Ms. Al-Zaim asks, “Why must religion always be seen as antagonistic of [sic] modern society?” Answers to this question are laughably abundant. We may look to the bloody riots in the Muslim world following the publication of cartoons deemed offensive to the prophet Muhammad, resulting in the burning of the Danish embassy in Syria and the deaths of at least two journalists. We may also look to the appalling ignorance of science propagated by US presidential candidate Mike Huckabee who, along with many other fundamentalist Christians, would see our children taught superstitious stone-age nonsense about the origins of the world. Religious groups often act to suppress and retard all that is precious to free societies, be it the freedom of critical expression, basic human rights, or the simple ability to differentiate between rational fact and private belief.
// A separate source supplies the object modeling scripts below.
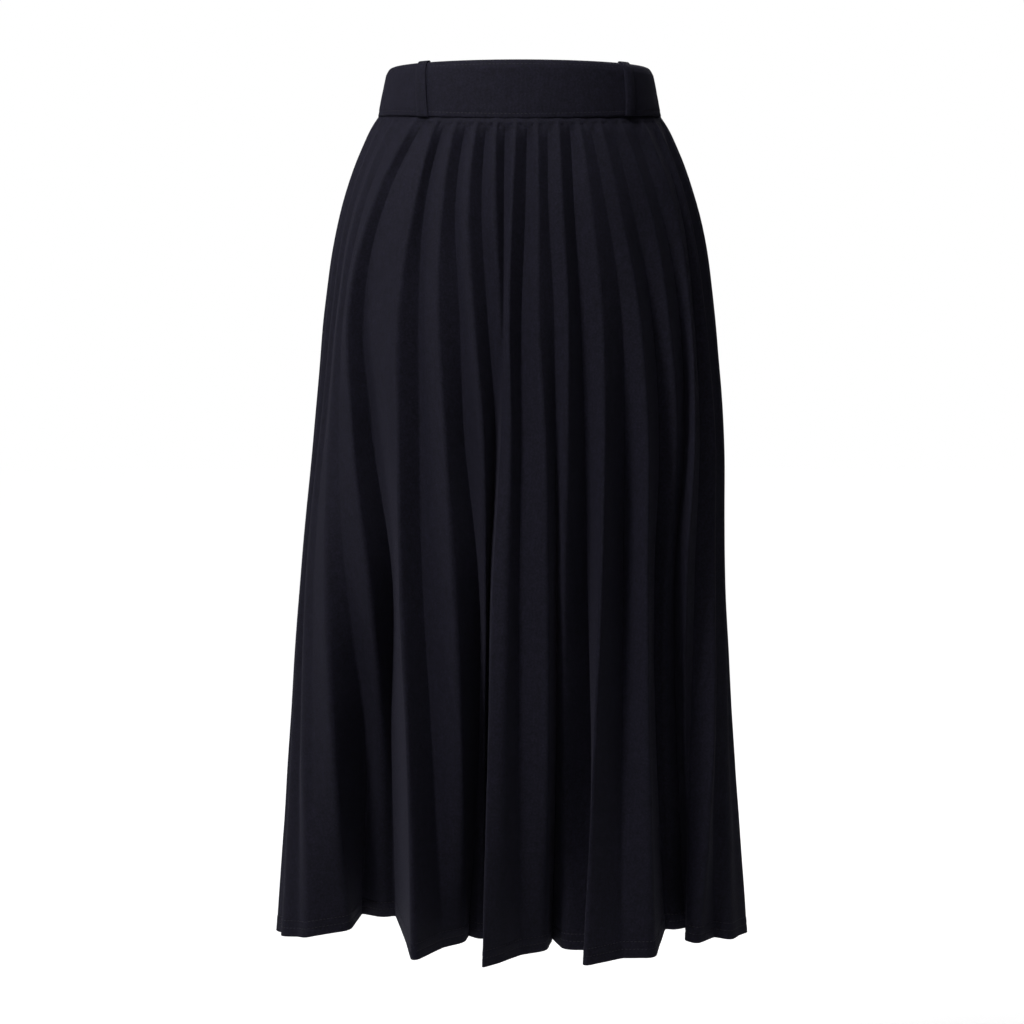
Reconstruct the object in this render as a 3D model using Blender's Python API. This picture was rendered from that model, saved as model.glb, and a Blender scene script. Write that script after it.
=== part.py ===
"""A pleated midi skirt, held open at the waist as it is when worn.

Two pleated panels hang from an elastic waistband with four belt loops. X is across the skirt, -Y is
the side that shows in front and +Z is up. The origin is the middle of the waist opening, where the
wearer's waist holds the band. Sizes are in metres, and angles run round the skirt in degrees from
the middle of the front, with +X positive.
"""

import math

import bmesh
import bpy
import numpy as np

# Waistband
BAND_TOP = 0.025
BAND_THICK = 0.0034
BAND_TOP_WIDTH = 0.2265
BAND_TOP_DEPTH = 0.182
BAND_EDGE_ROUND = 0.0009
BAND_SPANS = 72
SEAM_AT_SIDES = -0.017
SEAM_AT_FRONT = -0.025
SEAM_AT_BACK = -0.021

# Belt loops
LOOP_WIDTH = 0.0105
LOOP_THICK = 0.0016
LOOP_SPARE = 0.0018
LOOP_OVER_TOP = 0.0016
LOOP_ROWS = 8
LOOP_COLUMNS = ("name", "angle_at_top", "angle_at_seam")
LOOPS = (
    ("belt_loop_front_left", -46.6, -41.6),
    ("belt_loop_front_right", 52.5, 49.5),
    ("belt_loop_back_left", -131.0, -134.0),
    ("belt_loop_back_right", 131.0, 134.0),
)

# Pleated cloth
CLOTH_THICK = 0.0014
SEAM_GAP = 0.0003
HEM_Z = -0.735
HEM_LIFT = 0.09
SEEN_FROM = 2.4
SIDE_START = 55.0
BACK_EASE = 0.8
ROW_DROPS = (0, .008, .02, .04, .07, .11, .16, .22, .29, .365, .44, .515, .59, .655, .712)

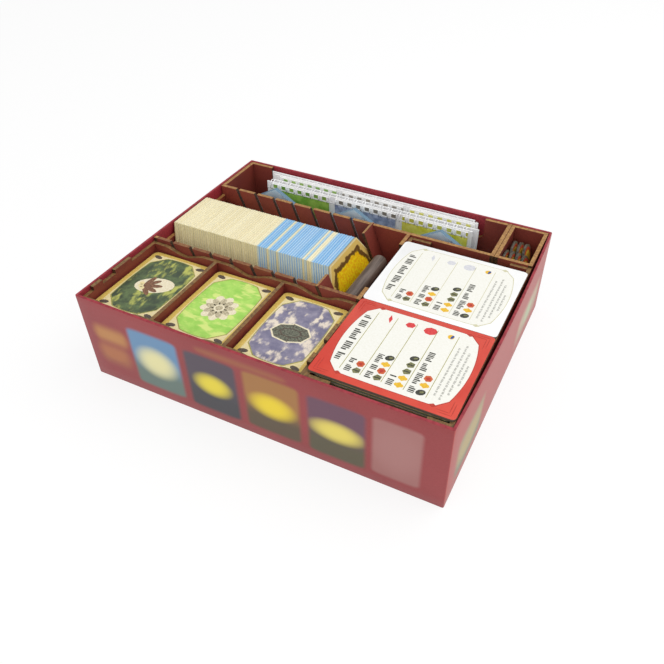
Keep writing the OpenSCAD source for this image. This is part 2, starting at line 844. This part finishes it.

On a variation on the themes in Ms. Al-Zaim’s article, I am repeatedly told that I ought to ‘respect’ religious beliefs despite my own identification as a secular humanist. But as author Sam Harris points out in his book The End of Faith, all other ‘beliefs’ need to be justified by facts before they are worthy of respect; why is religion exempt? “…We cannot help but value evidence and demand that propositions about the world logically cohere…we will see that we are no more free to believe what we want about God than we are free to adopt unjustified beliefs about science or history, or free to mean whatever we want when using words like ‘poison’ or ‘north’ or ‘zero’. Anyone who would lay claim to such entitlements should not be surprised when the rest of us stop listening to him.”
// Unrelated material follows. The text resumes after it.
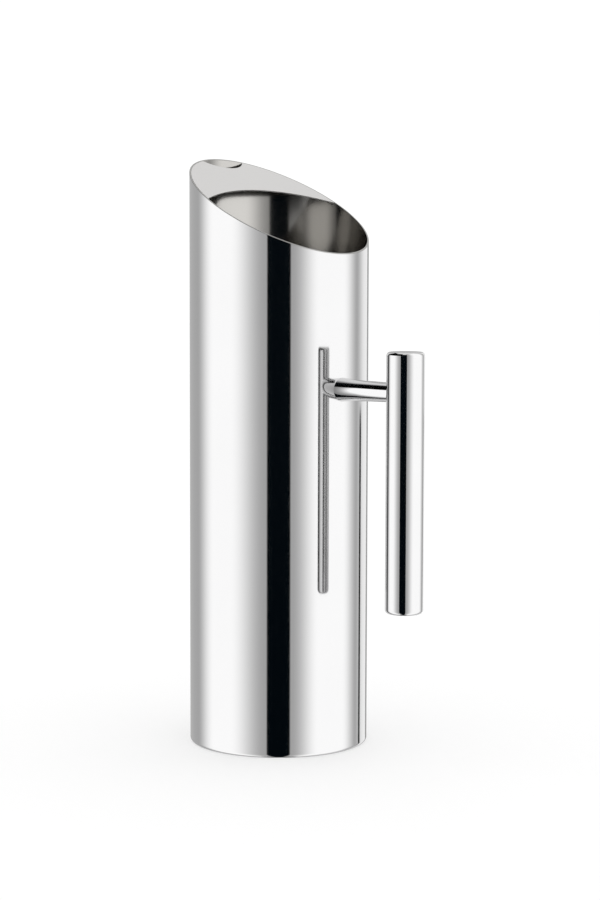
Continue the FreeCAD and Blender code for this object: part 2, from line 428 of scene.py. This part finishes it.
def guard():
    """The ice guard: a flat plate with fine rounded edges, flush with the rim."""
    outline = guard_outline()
    area = sum(a[0] * b[1] - b[0] * a[1] for a, b in zip(outline, outline[1:] + outline[:1]))
    if area > 0:
        outline.reverse()
    quarter = [math.pi / 2 * step / ARC_STEPS for step in range(ARC_STEPS + 1)]
    top_edge = [(PLATE_EDGE * (1 - math.cos(a)), -PLATE_EDGE * (1 - math.sin(a))) for a in quarter]
    upper = [(0.0, -PLATE_EDGE - HOLD)] + top_edge + [(PLATE_EDGE + HOLD, 0.0)]
    lower = [(d, -GUARD_THICKNESS - h) for d, h in reversed(upper)]
    rings = []
    for distance, height in lower + upper:
        rings.append([in_mouth(p.x, p.y, height) for p in inset(outline, distance)])
    points, faces = ring_grid(rings, closed=False)
    count = len(outline)
    under_faces = len(lower) * count
    faces.append(tuple(reversed(range(count))))
    faces.append(tuple(range(len(points) - count, len(points))))

    def side(polygon):
        return 1 if polygon.index < under_faces or polygon.index == len(faces) - 2 else 0

    return finish_piece("polished_guard", points, faces, [GUARD_STEEL, UNDER_STEEL], side)


def bar_tube():
    """The bar's tube, its ends square where the caps butt against it."""
    outline = rounded([(BAR_RADIUS, BAR_LOW.z, 0), (BAR_RADIUS, BAR_HIGH.z, 0),
                       (BAR_BORE, BAR_HIGH.z, 0), (BAR_BORE, BAR_LOW.z, 0)])
    points, faces = turned_ring(with_rows(outline, LONGEST_STRETCH), BAR_X, BAR_ROUND)
    return finish_piece("polished_bar", points, faces, [POLISHED])


def bar_cap(name, outer_z, shoulder_z, spigot_z):
    """A bar end: a flat face with a rounded edge, and the spigot inside the tube."""
    corners = [(0.0, outer_z, 0), (BAR_RADIUS, outer_z, CAP_EDGE_RADIUS), (BAR_RADIUS, shoulder_z, 0),
               (BAR_BORE, shoulder_z, 0), (BAR_BORE, spigot_z, 0), (0.0, spigot_z, 0)]
    outline = [p for p in rounded(corners, 2 * ARC_STEPS) if p.x > HOLD / 2]
    points, faces = turned_solid(outline, BAR_X, BAR_ROUND)
    return finish_piece(name, points, faces, [POLISHED])


def stem_radius(x):
    """The stem's radius: a straight taper, swelling in an arc towards the body."""
    bar_face = BAR_X - BAR_RADIUS
    flare_end = RADIUS + STEM_FLARE_LENGTH
    taper = (STEM_WAIST_RADIUS - STEM_END_RADIUS) / (bar_face - flare_end)
    straight = STEM_WAIST_RADIUS + taper * (flare_end - x)
    swell = STEM_FOOT_RADIUS - STEM_WAIST_RADIUS - taper * STEM_FLARE_LENGTH
    into_flare = min(max((flare_end - x) / STEM_FLARE_LENGTH, 0.0), 1.0)
    return straight + swell * into_flare ** 2


def stem():
    """The tapered sleeve between the body and the bar, hollow for its stud."""
    count, rows = STEM_ROUND, STEM_ROWS
    turns = [2 * math.pi * j / count for j in range(count)]

    def station(share, radius_at):
        """One ring, a share of the way from the body's surface to the bar's surface."""
        ring = []
        for turn in turns:
            radius = radius_at(RADIUS + share * (BAR_X - BAR_RADIUS - RADIUS))
            y, z = radius * math.cos(turn), radius * math.sin(turn)
            start = math.sqrt(RADIUS ** 2 - y ** 2)
            end = BAR_X - math.sqrt(BAR_RADIUS ** 2 - y ** 2)
            ring.append((start + share * (end - start), y, STEM_Z + z))
        return ring

    length = BAR_X - BAR_RADIUS - RADIUS
    near, far = HOLD / length, 1 - HOLD / length
    shares = [0.0, near] + [i / rows for i in range(1, rows)] + [far, 1.0]
    step = STEM_COUNTERBORE_DEPTH / length
    outside = [station(share, stem_radius) for share in shares]
    bore = [station(share, lambda x: STEM_BORE_RADIUS) for share in (1.0, far, 0.5, step + near, step)]
    counterbore = [station(share, lambda x: STEM_COUNTERBORE_RADIUS)
                   for share in (step, step - near, near, 0.0)]
    points, faces = ring_grid(outside + bore + counterbore, closed=True)
    return finish_piece("polished_stem", points, faces, [POLISHED])


def place(piece, slot, *nodes):
    """Put a piece on the body, in place of the CAD nodes that it stands for. Its slot is not used."""
    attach(piece, "root")
    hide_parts(*nodes)


place(body(), "body_polish", "body_tube")
place(base(), "body_polish", "base_pan")
place(guard(), "guard_polish", "ice_guard")
place(bar_tube(), "handle_polish", "handle_bar")
place(bar_cap("polished_bar_top", TOP_CAP_HIGH.z, BAR_HIGH.z, TOP_CAP_LOW.z), "handle_polish", "bar_top_cap")
place(bar_cap("polished_bar_bottom", BOTTOM_CAP_LOW.z, BAR_LOW.z, BOTTOM_CAP_HIGH.z),
      "handle_polish", "bar_bottom_cap")
place(stem(), "handle_polish", "handle_stem")

for node in ("base_seam_weld", "guard_weld", "stud_weld"):
    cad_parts[node].material_slots[0].material = WELD_STEEL
for node in ("stem_stud", "bar_boss"):
    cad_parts[node].material_slots[0].material = TURNED_STEEL


# ---------------------------------------------------------------- camera

CAMERA_AZIMUTH = 46.0
CAMERA_DISTANCE = 1.0748
CAMERA_HEIGHT = 0.2408
CAMERA_PITCH = 4.92
CAMERA_YAW = 0.57
CAMERA_ROLL = 0.14
CAMERA_LENS = 85.2


def from_camera_side(angle, distance, height):
    """A place round the body's axis. Angle 0 is towards the camera and 90 is to its right."""
    turn = math.radians(CAMERA_AZIMUTH + angle)
    return Vector((distance * math.sin(turn), -distance * math.cos(turn), height))


def make_camera():
    """A long lens level with the upper part of the pitcher, tilted a little down."""
    data = bpy.data.cameras.new("camera")
    data.lens = CAMERA_LENS
    data.sensor_width = 36.0
    data.clip_start = 0.01
    data.clip_end = 100.0
    camera = bpy.data.objects.new("camera", data)
    bpy.context.scene.collection.objects.link(camera)
    camera.location = from_camera_side(0.0, CAMERA_DISTANCE, CAMERA_HEIGHT)
    heading = math.radians(CAMERA_AZIMUTH - CAMERA_YAW)
    turn = (Matrix.Rotation(heading, 4, "Z") @ Matrix.Rotation(math.radians(90 - CAMERA_PITCH), 4, "X")
            @ Matrix.Rotation(math.radians(CAMERA_ROLL), 4, "Z"))
    camera.rotation_euler = turn.to_euler()
    bpy.context.scene.camera = camera


make_camera()


# ---------------------------------------------------------------- studio

# The lights are tall curved panels round the pitcher's axis. Angles are degrees away from the
# camera, heights are in metres, and a glow of 1 is a plain white sheet. The dark gap in front
# reaches FRONT_GAP to each side, and ramps hold where a light starts and stops changing
DIM = 0.55
BRIGHT = 1.5
FRONT_GAP = 13.0
SOFT_EDGE = 1.5
STAND_START = 120.0
STAND_END = 127.0
STAND_TOP = 0.15
STAND_SOFT_EDGE = 2.0
LEFT_RAMPS = (15, 60, 85, 120)
LEFT_TOP = 0.26
LEFT_TOP_SLOPE = 0.0004
RIGHT_RAMPS = (15, 50, 85, 115)
REAR_RAMP = (110, 135)
REAR_EXTRA = 0.6
LOW_BACKDROP = 0.4
HIGH_BACKDROP = 0.95
BACKDROP_RISE = (0.45, 0.6)
TOP_SOFTNESS = 0.01
PANEL_ROW = 0.01
STEPS_PER_DEGREE = 3


def smooth(value, low, high):
    """0 below low, 1 above high, and an even S between."""
    t = min(max((value - low) / (high - low), 0.0), 1.0)
    return t * t * (3 - 2 * t)


def between(angle, rise, full, fade, end):
    """1 in the middle of a range of angles and 0 outside it, with a soft ramp at each side."""
    return smooth(angle, rise, full) * (1 - smooth(angle, fade, end))


def left_glow(angle, height):
    """A soft panel on the left. Its top edge slopes, which keeps its light out of the mouth."""
    turn = -angle
    glow = DIM + (BRIGHT - DIM) * between(turn, *LEFT_RAMPS)
    top = LEFT_TOP + LEFT_TOP_SLOPE * turn
    glow *= 1 - smooth(height, top, top + TOP_SOFTNESS)
    return glow * smooth(turn, FRONT_GAP, FRONT_GAP + SOFT_EDGE)


def right_glow(angle, height):
    """A soft panel on the right and another behind it, with a short dark stand between them."""
    glow = DIM + (BRIGHT - DIM) * between(angle, *RIGHT_RAMPS) + REAR_EXTRA * smooth(angle, *REAR_RAMP)
    stand = between(angle, STAND_START, STAND_START + STAND_SOFT_EDGE, STAND_END - STAND_SOFT_EDGE, STAND_END)
    stand *= 1 - smooth(height, STAND_TOP - TOP_SOFTNESS, STAND_TOP)
    return glow * smooth(angle, FRONT_GAP, FRONT_GAP + SOFT_EDGE) * (1 - stand)


def backdrop_glow(angle, height):
    """A white sweep behind the pitcher, dimmer in its lower half."""
    return LOW_BACKDROP + (HIGH_BACKDROP - LOW_BACKDROP) * smooth(height, *BACKDROP_RISE)


def new_sheet(name, points, faces, material):
    """A studio object made of one sheet."""
    mesh = bpy.data.meshes.new(name)
    mesh.from_pydata(points, [], faces)
    mesh.materials.append(material)
    sheet = bpy.data.objects.new(name, mesh)
    bpy.context.scene.collection.objects.link(sheet)
    return sheet


def glowing_material():
    """Light in the colour that a sheet's own points carry."""
    material = bpy.data.materials.new("studio_light")
    material.use_nodes = True
    tree = material.node_tree
    tree.nodes.clear()
    output = tree.nodes.new("ShaderNodeOutputMaterial")
    emission = tree.nodes.new("ShaderNodeEmission")
    colour = tree.nodes.new("ShaderNodeAttribute")
    colour.attribute_name = "glow"
    tree.links.new(colour.outputs["Color"], emission.inputs["Color"])
    tree.links.new(emission.outputs["Emission"], output.inputs["Surface"])
    return material


STUDIO_LIGHT = glowing_material()


def light_panel(name, distance, start, end, low, high, glow):
    """A curved, glowing panel round the pitcher, which only the steel's reflections see."""
    steps = STEPS_PER_DEGREE * math.ceil(end - start)
    rows = math.ceil((high - low) / PANEL_ROW)
    points, faces, colours = [], [], []
    for row in range(rows + 1):
        height = low + (high - low) * row / rows
        for step in range(steps + 1):
            angle = start + (end - start) * step / steps
            points.append(from_camera_side(angle, distance, height))
            level = glow(angle, height)
            colours.extend((level, level, level, 1.0))
    for row in range(rows):
        for step in range(steps):
            corner = row * (steps + 1) + step
            faces.append((corner, corner + 1, corner + steps + 2, corner + steps + 1))
    panel = new_sheet(name, points, faces, STUDIO_LIGHT)
    panel.data.attributes.new("glow", "FLOAT_COLOR", "POINT").data.foreach_set("color", colours)
    panel.visible_camera = False
    panel.visible_diffuse = False
    panel.visible_shadow = False


light_panel("left_panel", distance=0.26, start=-165, end=-12, low=-1.3, high=0.8, glow=left_glow)
light_panel("right_panel", distance=0.36, start=12, end=150, low=-1.6, high=0.8, glow=right_glow)
light_panel("backdrop", distance=0.6, start=150, end=205, low=-1.6, high=1.1, glow=backdrop_glow)


# The room: the ceiling is where a direction's upward share is large
WORLD_GLOW = 1.05
CEILING_START = 0.74
CEILING_FULL = 0.84
FLOOR_RADIUS = 12.0
FLOOR_RINGS = 12
FLOOR_ROUND = 96
FLOOR_TONE = (0.6, 0.6, 0.6, 1.0)
FLOOR_GLOW = 0.4


def make_world():
    """White behind the pitcher. In the steel: a dark room, pale overhead."""
    world = bpy.data.worlds.new("studio")
    world.use_nodes = True
    bpy.context.scene.world = world
    tree = world.node_tree
    tree.nodes.clear()
    link = tree.links.new
    output = tree.nodes.new("ShaderNodeOutputWorld")
    path = tree.nodes.new("ShaderNodeLightPath")
    white = tree.nodes.new("ShaderNodeBackground")
    white.inputs["Color"].default_value = (1.0, 1.0, 1.0, 1.0)
    white.inputs["Strength"].default_value = WORLD_GLOW
    room = tree.nodes.new("ShaderNodeBackground")
    where = tree.nodes.new("ShaderNodeTexCoord")
    split = tree.nodes.new("ShaderNodeSeparateXYZ")
    pale = tree.nodes.new("ShaderNodeMapRange")
    pale.inputs["From Min"].default_value = CEILING_START
    pale.inputs["From Max"].default_value = CEILING_FULL
    tone = tree.nodes.new("ShaderNodeMix")
    tone.data_type = "RGBA"
    tone.inputs["A"].default_value = (0.001, 0.003, 0.005, 1.0)
    tone.inputs["B"].default_value = (1.0, 1.0, 0.99, 1.0)
    mix = tree.nodes.new("ShaderNodeMixShader")
    link(where.outputs["Generated"], split.inputs["Vector"])
    link(split.outputs["Z"], pale.inputs["Value"])
    link(pale.outputs["Result"], tone.inputs["Factor"])
    link(tone.outputs["Result"], room.inputs["Color"])
    link(path.outputs["Is Glossy Ray"], mix.inputs["Fac"])
    link(white.outputs["Background"], mix.inputs[1])
    link(room.outputs["Background"], mix.inputs[2])
    link(mix.outputs["Shader"], output.inputs["Surface"])


def make_floor():
    """A plain white floor that takes the pitcher's soft shadow, and doesn't show in the steel."""
    count, rings = FLOOR_ROUND, FLOOR_RINGS
    points = [(0.0, 0.0, 0.0)]
    for ring in range(1, rings + 1):
        radius = FLOOR_RADIUS * (ring / rings) ** 3
        turns = (2 * math.pi * j / count for j in range(count))
        points += [(radius * math.cos(a), radius * math.sin(a), 0.0) for a in turns]
    faces = [(0, 1 + j, 1 + (j + 1) % count) for j in range(count)]
    for ring in range(rings - 1):
        low, high = 1 + ring * count, 1 + (ring + 1) * count
        faces += [(low + j, high + j, high + (j + 1) % count, low + (j + 1) % count) for j in range(count)]
    material, link, add, shader = new_material("floor")
    shader.inputs["Base Color"].default_value = FLOOR_TONE
    shader.inputs["Roughness"].default_value = 1.0
    shader.inputs["Specular IOR Level"].default_value = 0.0
    shader.inputs["Emission Color"].default_value = (1.0, 1.0, 1.0, 1.0)
    shader.inputs["Emission Strength"].default_value = FLOOR_GLOW
    floor = new_sheet("floor", points, faces, material)
    floor.visible_glossy = False


make_world()
make_floor()
bpy.context.scene.view_settings.view_transform = "Standard"
bpy.context.scene.cycles.glossy_bounces = 16
bpy.context.scene.cycles.max_bounces = 20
I am under no obligation to respect a symbol I consider to be the acme of foolishness, any more than I am obligated to accept the bloodthirsty small-mindedness displayed by a number of its adherents, any more than I respect the complicity of those who promote the symbol but not its connotations and do not speak up. Ms. Al-Zaim has written many articles for the Mass Media promoting Islam and criticizing those who might make summary judgments regarding its message. Why, then, has she never written to condemn the abuses being perpetrated in her name- or would that “add fuel to the secularist fire?”

My value system requires only that I speak loudly in favor of what I consider to be just and right, and that I tolerate the dissenting voices of others around me. On that note, I join Ms. Al-Zaim in celebrating the end of a policy that attempted to humiliate and oppress a group of people for no greater crime than their disagreement with the state. Democracy cannot forcibly extract rationality or respect or even intelligence from its citizens, nor does it furnish them with the right not to be offended. In keeping with that philosophy, I must ardently reiterate both my right to reject Islam and other forms of organized religion, and my rationale for doing so.

(Rosie Healy is a UMB undergraudate who, obversely, refuses to take her hat off in church.)